Меж тем у дворца действительно усиливается ночная тревога. Леонтьев, воспоминания которого особенно внушают доверие, видит с улицы мелькание огней в дворцовых окнах. Семеновские солдаты шепчутся: «Братцы, во дворце что-то не здорово» – и готовы на помощь. Тут подскакал подполковник Вадковский и начал говорить о хорошей службе при Екатерине II, «подавая надежду на перемену правления, но солдаты молчали».
Меж тем во дворце колеблющийся капитан Воронков слышит удар колокола, означающий вызов караульных с оружием на главную гауптвахту. Он бежит со своими солдатами и понимает, что сигнал дал Пален, стоящий «с толпою заговорщиков, державших зажженные факелы» (очевидно, со своею колонной, которую повел с талызинского пиршества).

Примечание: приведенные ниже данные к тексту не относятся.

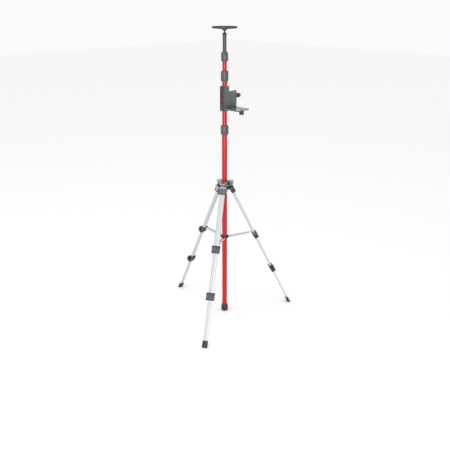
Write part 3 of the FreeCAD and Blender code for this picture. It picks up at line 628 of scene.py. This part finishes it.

«Воронков поспешно скомандовал от ноги, приказал заходить караулу справа и слева в намерении окружить графа (делая все сие, как сам после признавался, в ужасе и не зная, что сам делал), но сей закричал в это время: «Ребята! У нас император Александр! Ура!» Воронков кричавшим с великим усердием солдатам «ура» хотел сие воспретить, закричав «цыц!». Но граф Пален, бросясь к Воронкову и схватя его за галстук, сказал ему: «Молчи, я тебя удавлю!» И, обратясь к явившемуся теперь поручику Полторацкому, сказал: «Извольте командовать на караул». Воронков жаловался, что Пален «едва было не удавил в самом деле его, и не мудрено: граф был высокого роста и мужчина здоровый, а Воронков маленький и толстенький».
По всей видимости, этот же эпизод с более откровенными подробностями, но и с немалой путаницей фамилий представлен в записи Матвея Муравьева-Апостола? «Главный караул занимал капитан Михайлов со своей ротой. Он был гатчинец, достойный образчик этих офицеров: грубый, безграмотный и пьяница. Солдаты этого караула тоже подняли ропот, что их не ведут унять шумящих. ( … ) Михайлов вывел солдат из караульни. Поднявшись по парадной лестнице, на ее площадке ему встретился граф Зубов и спросил: «Капитанина, куда лезешь?»
Михайлов ответил: «Спасать государя».
Граф дал ему вескую пощечину и скомандовал! «Направо кругом». Михайлов с должным повиновением отвел своих солдат в караульню».